→ **Exercise objective**: In this exercise, reproduce all the entries that follow exactly.

→ **The data**:
........

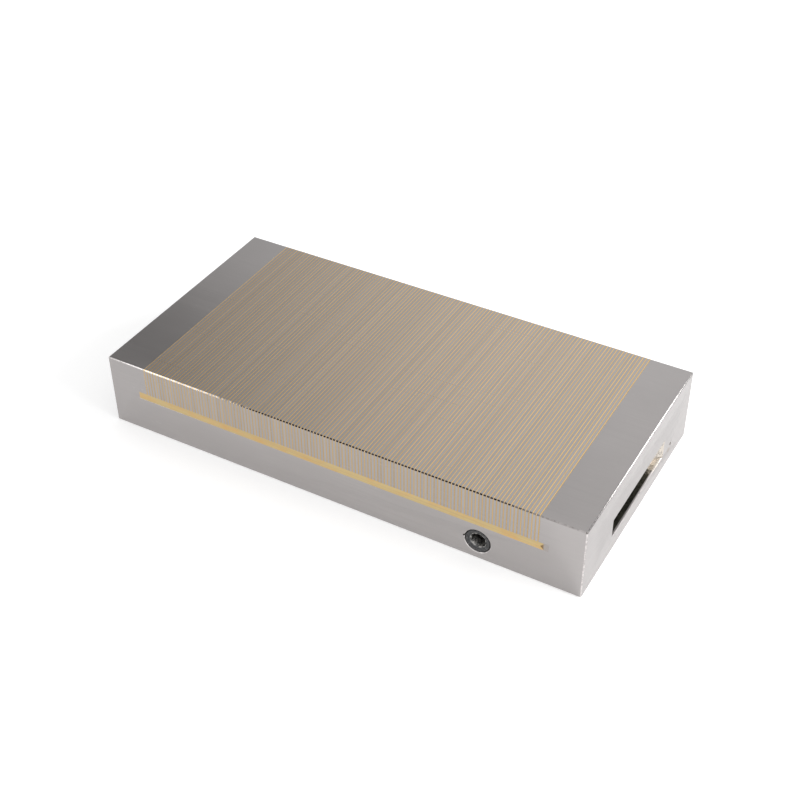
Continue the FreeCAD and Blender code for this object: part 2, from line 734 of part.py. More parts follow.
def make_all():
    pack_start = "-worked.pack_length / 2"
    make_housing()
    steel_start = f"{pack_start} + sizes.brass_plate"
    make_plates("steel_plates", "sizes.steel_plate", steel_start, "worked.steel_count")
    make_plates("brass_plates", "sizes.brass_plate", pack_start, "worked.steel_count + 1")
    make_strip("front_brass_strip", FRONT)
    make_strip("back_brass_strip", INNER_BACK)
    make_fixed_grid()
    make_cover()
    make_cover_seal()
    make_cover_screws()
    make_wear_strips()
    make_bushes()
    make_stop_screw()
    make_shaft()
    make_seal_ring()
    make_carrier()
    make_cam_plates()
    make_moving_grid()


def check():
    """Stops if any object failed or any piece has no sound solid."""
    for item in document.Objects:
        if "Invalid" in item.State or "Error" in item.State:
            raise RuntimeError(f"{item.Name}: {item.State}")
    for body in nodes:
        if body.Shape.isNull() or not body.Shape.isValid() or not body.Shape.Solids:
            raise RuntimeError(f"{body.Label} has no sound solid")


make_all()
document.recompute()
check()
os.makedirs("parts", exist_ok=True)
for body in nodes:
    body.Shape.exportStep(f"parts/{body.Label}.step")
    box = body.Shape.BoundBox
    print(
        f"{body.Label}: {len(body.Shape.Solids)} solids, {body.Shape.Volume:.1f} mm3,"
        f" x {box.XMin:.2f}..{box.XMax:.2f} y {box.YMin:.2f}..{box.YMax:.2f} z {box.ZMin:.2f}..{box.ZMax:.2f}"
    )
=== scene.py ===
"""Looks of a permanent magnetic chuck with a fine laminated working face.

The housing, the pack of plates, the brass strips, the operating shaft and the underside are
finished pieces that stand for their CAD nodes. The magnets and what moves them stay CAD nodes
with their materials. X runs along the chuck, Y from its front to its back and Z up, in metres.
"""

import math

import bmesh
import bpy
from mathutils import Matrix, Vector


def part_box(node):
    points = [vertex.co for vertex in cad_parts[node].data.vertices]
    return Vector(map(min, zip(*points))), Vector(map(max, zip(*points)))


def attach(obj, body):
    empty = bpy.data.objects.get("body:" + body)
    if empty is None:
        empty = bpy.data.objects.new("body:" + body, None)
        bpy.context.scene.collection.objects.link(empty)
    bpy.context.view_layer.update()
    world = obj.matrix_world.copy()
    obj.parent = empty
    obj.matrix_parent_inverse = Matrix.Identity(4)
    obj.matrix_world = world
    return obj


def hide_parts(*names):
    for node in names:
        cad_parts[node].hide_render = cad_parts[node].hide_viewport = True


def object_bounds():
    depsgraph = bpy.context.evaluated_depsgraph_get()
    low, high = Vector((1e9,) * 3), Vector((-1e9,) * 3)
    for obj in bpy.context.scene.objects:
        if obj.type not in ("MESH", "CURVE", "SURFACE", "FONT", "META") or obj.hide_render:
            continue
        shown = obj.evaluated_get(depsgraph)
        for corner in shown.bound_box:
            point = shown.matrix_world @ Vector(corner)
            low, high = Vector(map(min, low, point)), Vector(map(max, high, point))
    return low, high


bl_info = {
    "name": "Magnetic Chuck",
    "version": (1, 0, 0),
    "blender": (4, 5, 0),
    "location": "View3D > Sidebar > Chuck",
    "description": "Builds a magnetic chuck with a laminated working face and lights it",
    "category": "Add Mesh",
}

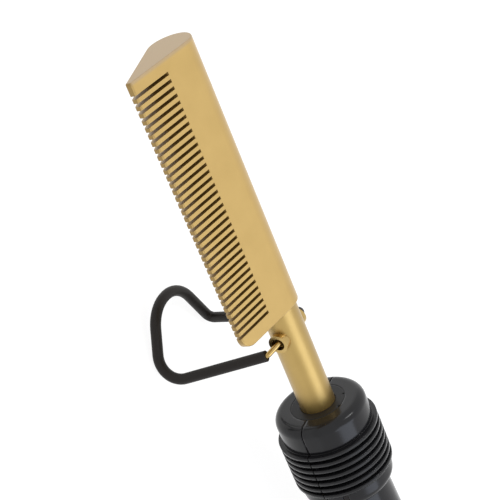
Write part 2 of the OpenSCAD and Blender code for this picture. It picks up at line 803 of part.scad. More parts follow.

........

→ **Response to this exercise**:
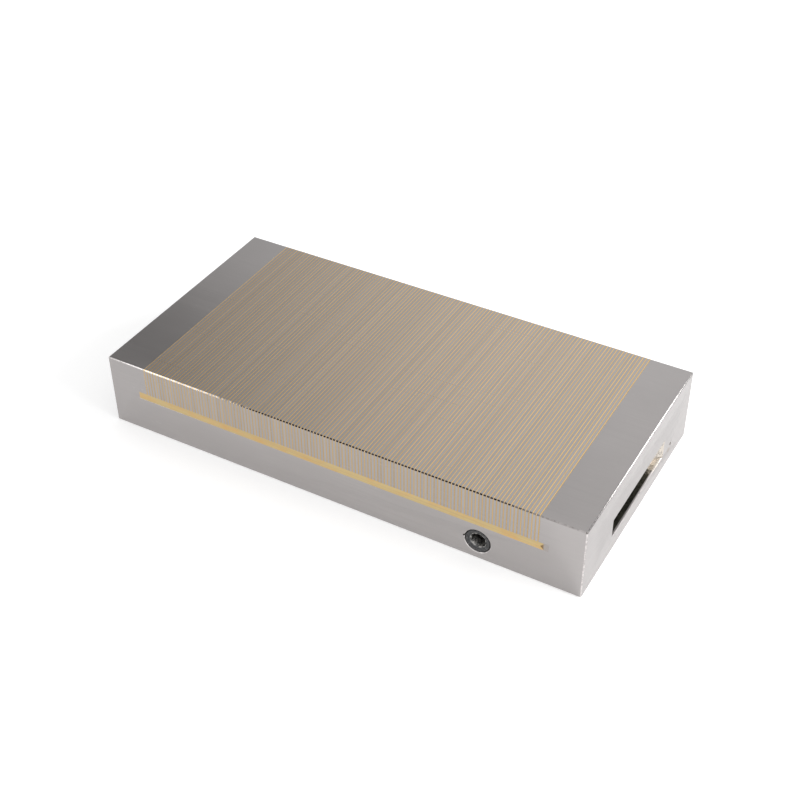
Continue the FreeCAD and Blender code for this object: part 2, from line 734 of part.py. More parts follow.
def make_all():
    pack_start = "-worked.pack_length / 2"
    make_housing()
    steel_start = f"{pack_start} + sizes.brass_plate"
    make_plates("steel_plates", "sizes.steel_plate", steel_start, "worked.steel_count")
    make_plates("brass_plates", "sizes.brass_plate", pack_start, "worked.steel_count + 1")
    make_strip("front_brass_strip", FRONT)
    make_strip("back_brass_strip", INNER_BACK)
    make_fixed_grid()
    make_cover()
    make_cover_seal()
    make_cover_screws()
    make_wear_strips()
    make_bushes()
    make_stop_screw()
    make_shaft()
    make_seal_ring()
    make_carrier()
    make_cam_plates()
    make_moving_grid()


def check():
    """Stops if any object failed or any piece has no sound solid."""
    for item in document.Objects:
        if "Invalid" in item.State or "Error" in item.State:
            raise RuntimeError(f"{item.Name}: {item.State}")
    for body in nodes:
        if body.Shape.isNull() or not body.Shape.isValid() or not body.Shape.Solids:
            raise RuntimeError(f"{body.Label} has no sound solid")


make_all()
document.recompute()
check()
os.makedirs("parts", exist_ok=True)
for body in nodes:
    body.Shape.exportStep(f"parts/{body.Label}.step")
    box = body.Shape.BoundBox
    print(
        f"{body.Label}: {len(body.Shape.Solids)} solids, {body.Shape.Volume:.1f} mm3,"
        f" x {box.XMin:.2f}..{box.XMax:.2f} y {box.YMin:.2f}..{box.YMax:.2f} z {box.ZMin:.2f}..{box.ZMax:.2f}"
    )
=== scene.py ===
"""Looks of a permanent magnetic chuck with a fine laminated working face.

The housing, the pack of plates, the brass strips, the operating shaft and the underside are
finished pieces that stand for their CAD nodes. The magnets and what moves them stay CAD nodes
with their materials. X runs along the chuck, Y from its front to its back and Z up, in metres.
"""

import math

import bmesh
import bpy
from mathutils import Matrix, Vector


def part_box(node):
    points = [vertex.co for vertex in cad_parts[node].data.vertices]
    return Vector(map(min, zip(*points))), Vector(map(max, zip(*points)))


def attach(obj, body):
    empty = bpy.data.objects.get("body:" + body)
    if empty is None:
        empty = bpy.data.objects.new("body:" + body, None)
        bpy.context.scene.collection.objects.link(empty)
    bpy.context.view_layer.update()
    world = obj.matrix_world.copy()
    obj.parent = empty
    obj.matrix_parent_inverse = Matrix.Identity(4)
    obj.matrix_world = world
    return obj


def hide_parts(*names):
    for node in names:
        cad_parts[node].hide_render = cad_parts[node].hide_viewport = True


def object_bounds():
    depsgraph = bpy.context.evaluated_depsgraph_get()
    low, high = Vector((1e9,) * 3), Vector((-1e9,) * 3)
    for obj in bpy.context.scene.objects:
        if obj.type not in ("MESH", "CURVE", "SURFACE", "FONT", "META") or obj.hide_render:
            continue
        shown = obj.evaluated_get(depsgraph)
        for corner in shown.bound_box:
            point = shown.matrix_world @ Vector(corner)
            low, high = Vector(map(min, low, point)), Vector(map(max, high, point))
    return low, high


bl_info = {
    "name": "Magnetic Chuck",
    "version": (1, 0, 0),
    "blender": (4, 5, 0),
    "location": "View3D > Sidebar > Chuck",
    "description": "Builds a magnetic chuck with a laminated working face and lights it",
    "category": "Add Mesh",
}

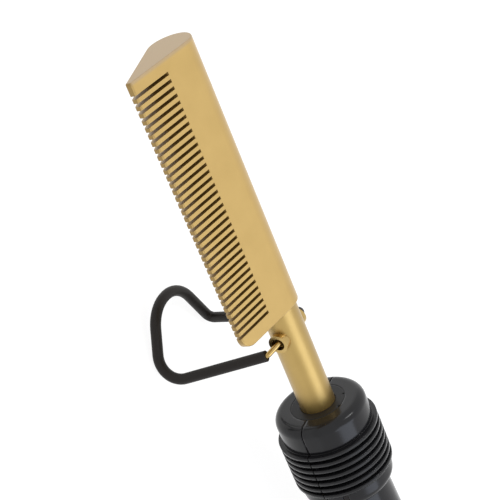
Write part 2 of the OpenSCAD and Blender code for this picture. It picks up at line 803 of part.scad. More parts follow.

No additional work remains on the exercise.